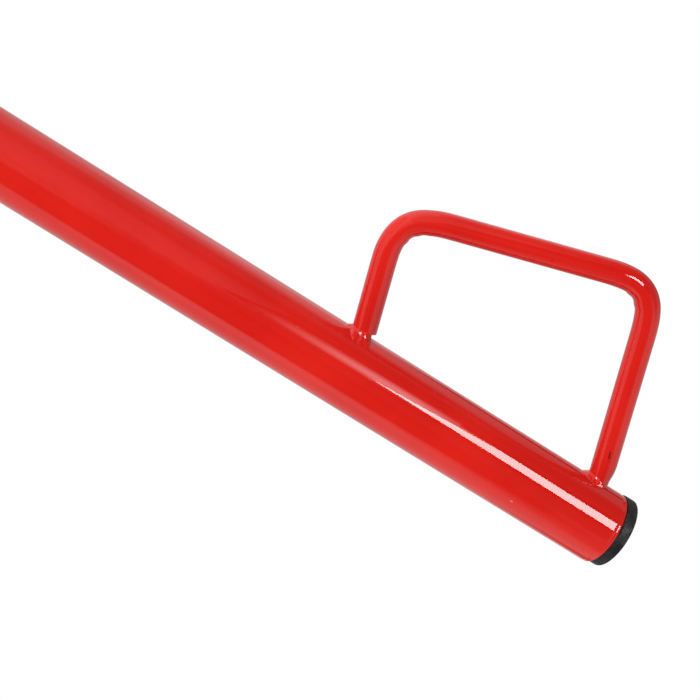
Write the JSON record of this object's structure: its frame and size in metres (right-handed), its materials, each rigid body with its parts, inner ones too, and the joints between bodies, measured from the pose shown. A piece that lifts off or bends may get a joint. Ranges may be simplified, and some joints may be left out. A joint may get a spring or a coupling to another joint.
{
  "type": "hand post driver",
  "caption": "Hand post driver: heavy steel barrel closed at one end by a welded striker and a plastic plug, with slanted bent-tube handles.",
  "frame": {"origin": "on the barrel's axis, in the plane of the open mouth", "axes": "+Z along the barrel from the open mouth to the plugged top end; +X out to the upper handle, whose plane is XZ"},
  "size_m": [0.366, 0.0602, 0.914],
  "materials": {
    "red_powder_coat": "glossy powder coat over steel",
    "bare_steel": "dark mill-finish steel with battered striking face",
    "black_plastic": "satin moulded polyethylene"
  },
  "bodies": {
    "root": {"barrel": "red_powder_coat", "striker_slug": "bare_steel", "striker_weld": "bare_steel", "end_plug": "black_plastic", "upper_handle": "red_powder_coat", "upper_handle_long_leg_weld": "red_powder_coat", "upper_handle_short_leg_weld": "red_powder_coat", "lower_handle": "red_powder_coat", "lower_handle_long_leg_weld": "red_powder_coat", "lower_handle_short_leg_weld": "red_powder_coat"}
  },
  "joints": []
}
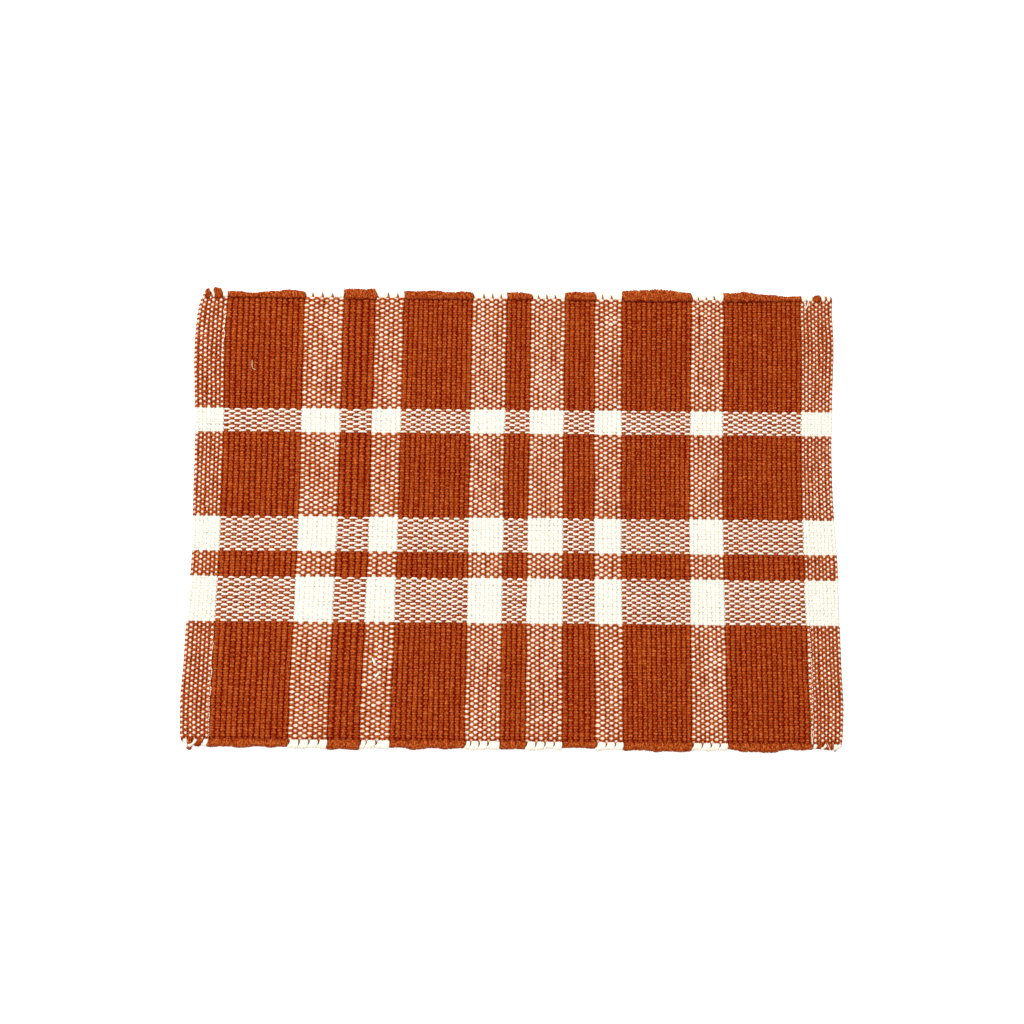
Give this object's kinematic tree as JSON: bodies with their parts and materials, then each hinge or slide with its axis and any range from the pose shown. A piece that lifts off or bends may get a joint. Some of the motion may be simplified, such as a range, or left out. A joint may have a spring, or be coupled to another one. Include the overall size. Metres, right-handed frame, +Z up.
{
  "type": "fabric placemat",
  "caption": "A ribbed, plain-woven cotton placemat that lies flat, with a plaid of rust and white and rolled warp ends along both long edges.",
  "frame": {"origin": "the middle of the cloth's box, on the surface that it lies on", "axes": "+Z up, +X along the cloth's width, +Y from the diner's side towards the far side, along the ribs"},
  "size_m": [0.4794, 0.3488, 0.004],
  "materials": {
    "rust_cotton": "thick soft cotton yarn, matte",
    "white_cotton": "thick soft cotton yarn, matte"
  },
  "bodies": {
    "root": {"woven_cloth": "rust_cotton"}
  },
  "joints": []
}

# # # #

§ **DESCRIPTION OF THE TASK**
Write out, word for word, the line containing "Give this object's" and every line after it to the end of the data above.

§ **PROBLEM SOLUTION**
Give this object's kinematic tree as JSON: bodies with their parts and materials, then each hinge or slide with its axis and any range from the pose shown. A piece that lifts off or bends may get a joint. Some of the motion may be simplified, such as a range, or left out. A joint may have a spring, or be coupled to another one. Include the overall size. Metres, right-handed frame, +Z up.
{
  "type": "fabric placemat",
  "caption": "A ribbed, plain-woven cotton placemat that lies flat, with a plaid of rust and white and rolled warp ends along both long edges.",
  "frame": {"origin": "the middle of the cloth's box, on the surface that it lies on", "axes": "+Z up, +X along the cloth's width, +Y from the diner's side towards the far side, along the ribs"},
  "size_m": [0.4794, 0.3488, 0.004],
  "materials": {
    "rust_cotton": "thick soft cotton yarn, matte",
    "white_cotton": "thick soft cotton yarn, matte"
  },
  "bodies": {
    "root": {"woven_cloth": "rust_cotton"}
  },
  "joints": []
}